Go to the source code of this file.

Classes

class  ReplicateHandler
 A virtual class to handle call-backs to get the output of replicate. More...
 

Functions

void replicate (const EncryptedArray &ea, Ctxt &ctx, long pos)
 The value in slot #pos is replicated in all other slots. On an n-slot ciphertext, this algorithm performs O(log n) 1D rotations.
 
void replicate0 (const EncryptedArray &ea, Ctxt &ctxt, long pos)
 A lower-level routine. Same as replicate, but assumes all slots are zero except slot #pos.
 
void replicateAll (const EncryptedArray &ea, const Ctxt &ctxt, ReplicateHandler *handler, long recBound=64)
 
void replicateAllOrig (const EncryptedArray &ea, const Ctxt &ctxt, ReplicateHandler *handler)
 

Variables

bool replicateVerboseFlag
 

Detailed Description

Procedures for replicating a ciphertext slot across a full ciphertext.

This module implements a recursive, O(1)-amortized algorithm for replications. On an input ciphertext that encrypts (x_1, ..., x_n), we generate the n encrypted vectors (x_1, ..., x_1), ..., (x_n, ..., x_n), in that order.

To process the output vectors, a "call back" mechanism is used (so that we do'ne need to generate them all, and instead can return them one by one). For this purpose, the caller should pass a pointer to a class derived from the purely abstract class ReplicateHandler.

The replication procedures are meant to be used for linear algebra operation where a matrix-vector multiplication can be implemented for example by replicating each entry of the vector as a stand-alone ciphertext, then use the SIMD operations on these ciphertexts.

Function Documentation

void replicateAll ( const EncryptedArray ea,
const Ctxt ctxt,
ReplicateHandler handler,
long  recBound = 64 
)

replicateAll uses a hybrid strategy, combining the O(log n) strategy of the replicate method, with an O(1) strategy, which is faster but introduces more noise.
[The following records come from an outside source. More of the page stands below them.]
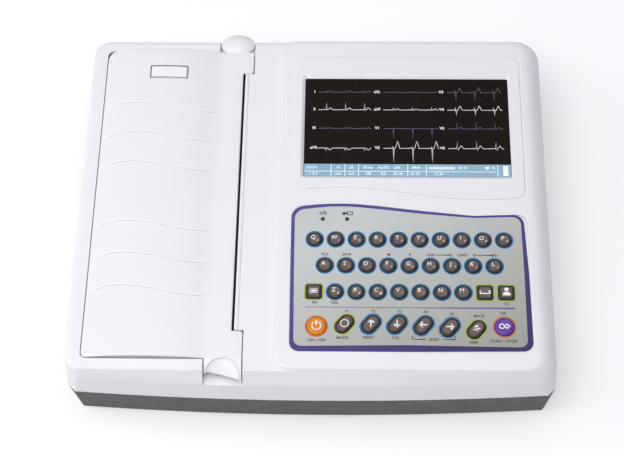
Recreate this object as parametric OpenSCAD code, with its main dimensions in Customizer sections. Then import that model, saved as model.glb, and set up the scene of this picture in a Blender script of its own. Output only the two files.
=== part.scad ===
// Portable electrocardiograph with a hinged paper lid, a colour display and a rubber-key keypad.
// Millimetres. Origin at the middle of the resting plane, +X to the operator's right, +Y to the rear, +Z up.

/* [Body] */
// Height of the dark base shell
base_h = 39; // [38:1:48]
// Height of the white top shell from the parting line to the deck
deck_h = 30; // [28:1:36]
// Step from the deck up to the raised control panel
panel_step = 2; // [1.5:0.25:3]
// Width of the flat deck between the paper slot's lip and the raised panel
deck_w = 24.7; // [22:0.1:28]
// Distance from the keypad overlay to the right side of the body
right_margin = 18; // [17:0.5:30]
// Wall thickness of both shells
wall = 2.5; // [2:0.1:2.8]
// Bow of the front face between its ends
front_bow = 5.5; // [2:0.5:8]
// Drop from the panel plane to the crease across the front
crease_drop = 12; // [9:1:15]
// How far the panel edge stands back from the front parting line
front_setback = 11.2; // [9:0.2:13]
// How far the crease stands back from the front parting line
crease_setback = 2.7; // [1:0.1:4]
// Cut of the front corners at the parting line
corner_cut = 5.5; // [4:0.5:7]
// Plan radius of the upper front corners
front_corner_r = 13; // [10:1:16]
// Plan radius of the rear corners
rear_corner_r = 12; // [8:1:16]
// Radius of the left top edge
left_edge_r = 4; // [3:0.5:5]
// Radius of the rear top edge
rear_edge_r = 5; // [3:0.5:6]
// Radius with which the panel rolls over the right side
right_roll_r = 15; // [10:1:18]
// Inward lean of each side of the base over its height
base_side_lean = 3.8; // [0:0.2:6]
// Inward lean of the front of the base over its height
base_front_lean = 4.3; // [0:0.2:8]

/* [Feet and fasteners] */
// Height that the feet lift the body
foot_h = 5; // [3:0.5:8]
// Radius of a foot
foot_r = 9; // [6:0.5:12]
// Distance of the feet from the body's edges
foot_inset = 32; // [26:1:36]
// Shank radius of a case screw
screw_r = 1.5; // [1.25:0.05:1.6]
// Radius of a screw head
screw_head_r = 2.8; // [2.4:0.1:2.9]
// Height of a screw head
screw_head_h = 2; // [1.5:0.1:2.5]
// Length of a screw's shank
screw_l = 18; // [14:1:20]
// Radius of a screw boss
boss_r = 4.2; // [4:0.1:4.5]
// Clearance round a screw in its hole
screw_gap = 0.06; // [0.02:0.01:0.15]

/* [Paper lid] */
// Strip of deck to the left of the lid
lid_margin = 12.3; // [12:0.1:16]
// Width of the lid from its hinge edge to the paper slot
lid_w = 105.7; // [102:0.1:110]
// Strip of body in front of the lid's front seam
lid_front_margin = 19.2; // [17:0.1:20]
// Strip of deck between the rear seam and the rear edge of the body
lid_rear_margin = 13; // [12:0.5:16]
// Gap round the lid
lid_gap = 0.5; // [0.4:0.05:0.8]
// Height of the lid's arch above the deck
lid_crown = 5; // [3:0.25:6]
// Wall thickness of the lid
lid_t = 2; // [1.6:0.1:2.2]
// Width of the arched part of the lid
arch_w = 87; // [80:1:92]
// Radius of the hinge edge about the hinge pins
hinge_edge_r = 9.7; // [9:0.1:11]
// Depth of the hinge axis below the deck
hinge_drop = 3; // [2.6:0.1:3.2]
// Radius of the hinge pins
hinge_pin_r = 1.5; // [1.2:0.1:1.6]
// Radial clearance of every running fit
run_gap = 0.05; // [0.02:0.01:0.09]
// How far the finger tabs stand out beyond the slot edge
tab_reach = 8; // [6:0.5:9]
// Length of the front finger tab along the slot
front_tab_l = 21.3; // [18:0.1:24]
// Length of the rear finger tab along the slot
rear_tab_l = 19.5; // [18:0.5:24]
// Width of a finger tab
tab_w = 26.5; // [22:0.5:30]
// How far the front tab hangs forward of the front seam
tab_front = 13; // [11:0.2:14]
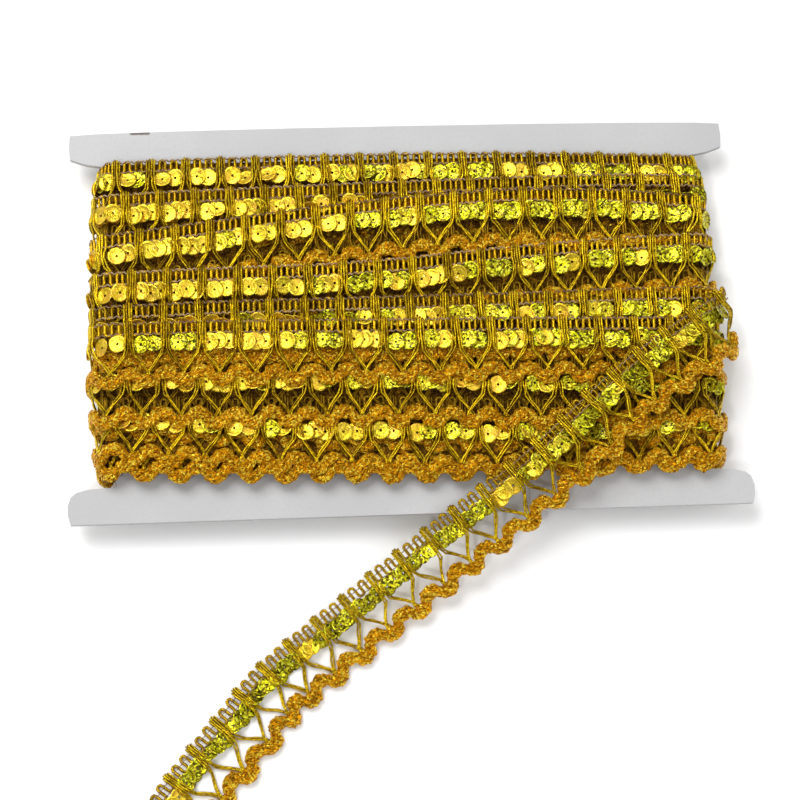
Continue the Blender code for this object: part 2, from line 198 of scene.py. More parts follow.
def round_pack(s, edge, across, rise):
    """Points at s millimetres along a turn, with edge its upper edge's height on the card."""
    away = np.abs(s)
    side = np.sign(s)
    angle = np.clip((away - FRONT_HALF) / END_ARC, 0.0, 1.0) * math.pi
    swing = np.sin(angle)
    y = edge - across
    y = np.clip(y, END_LOWER_Y - PAST_END_Y * (1 - swing), END_UPPER_Y + PAST_END_Y * (1 - swing))
    out = np.minimum(1.0, np.abs(y) / PACK_HALF_HEIGHT)
    half = HALF_THICK - THINNER_AT_EDGE * out**5 + rise + FULLER_BELOW * (1 - np.cos(angle)) / 2
    reach = END_REACH - SHORTER_AT_EDGE * out**3 + 0.7 * rise
    flat_x = np.minimum(away, FRONT_HALF) - np.maximum(0.0, away - FRONT_HALF - END_ARC)
    x = side * (flat_x + reach * swing)
    z = np.maximum(CARD_MIDDLE_Z + half * np.cos(angle), 0.35 + 0.25 * np.clip(rise, 0, 4))
    return np.stack([x, y, z], axis=-1)


def edge_height(turn, s):
    away = np.abs(s)
    front = np.interp(s, TURN_X, turn.upper_edge)
    left, right = turn.upper_edge[0], turn.upper_edge[-1]
    back_x = np.sign(s) * (TURN_HALF - away)
    back = (left + right) / 2 + (right - left) / 2 * np.clip(back_x / FRONT_HALF, -1, 1)
    return np.where(away <= FRONT_HALF + END_ARC, front, back)


class Winding:
    """One turn as a mapping from (repeats, across, height) to points.

    The part that lies under a neighbour is pressed down. It starts at the turn's cover, measured
    down from the neighbour's upper edge. covered is 1 if what lies above that line is pressed,
    -1 if what lies below it is, and 0 if nothing is.
    """

    def __init__(self, turn, sunk=0.0, neighbour=None, covered=0):
        self.turn = turn
        self.sunk = sunk
        self.neighbour = neighbour
        self.covered = covered
        front = 2 * FRONT_HALF / turn.pitch
        self.repeats = round(2 * TURN_HALF / turn.pitch)
        self.back_pitch = (2 * TURN_HALF - 2 * FRONT_HALF) / (self.repeats - front)
        self.left = (-FRONT_HALF - turn.bundle_x) / turn.pitch
        self.right = (FRONT_HALF - turn.bundle_x) / turn.pitch
        away = (TURN_HALF - FRONT_HALF) / self.back_pitch
        self.first, self.last = self.left - away, self.right + away

    def along(self, u):
        front = self.turn.bundle_x + u * self.turn.pitch
        left = -FRONT_HALF + (u - self.left) * self.back_pitch
        right = FRONT_HALF + (u - self.right) * self.back_pitch
        return np.where(u < self.left, left, np.where(u > self.right, right, front))

    def place(self, u, across, height):
        s = self.along(u)
        share = across / TRIM_WIDTH
        lift = self.turn.lift_upper * np.maximum(0.0, 1 - 2 * share)
        lift = lift + self.turn.lift_lower * np.clip(share, 0, 1)
        edge = edge_height(self.turn, s)
        if self.covered:
            cover = np.interp(s, TURN_X, np.broadcast_to(self.turn.cover, len(TURN_X)))
            beyond = edge - across - (edge_height(self.neighbour, s) - cover)
            pressed = np.clip(beyond * self.covered / 2.0, 0.0, 1.0)
            height = height * (1 - 0.45 * pressed) - self.turn.press * pressed
        return round_pack(s, edge, across, lift + height - self.sunk)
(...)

This tradeoff is controlled by the parameter recBound:

  • recBound < 0: recursion to depth |recBound| (faster, noisier)
  • recBound ==0: no recursion (slower, less noise)
  • recBound > 0: the recursion depth is chosen heuristically, but is capped at recBound

The default value for recBound is 64, this ensures that the choice is based only on the heuristic, which will introduce noise corresponding to O(log log n) levels of recursion, but still gives an algorithm that theoretically runs in time O(n).

void replicateAllOrig ( const EncryptedArray ea,
const Ctxt ctxt,
ReplicateHandler handler 
)

This function is obsolete, and is kept for historical purposes only. It was a first attempt at implementing the O(1)-amortized algorithm, but is less efficient than the function above.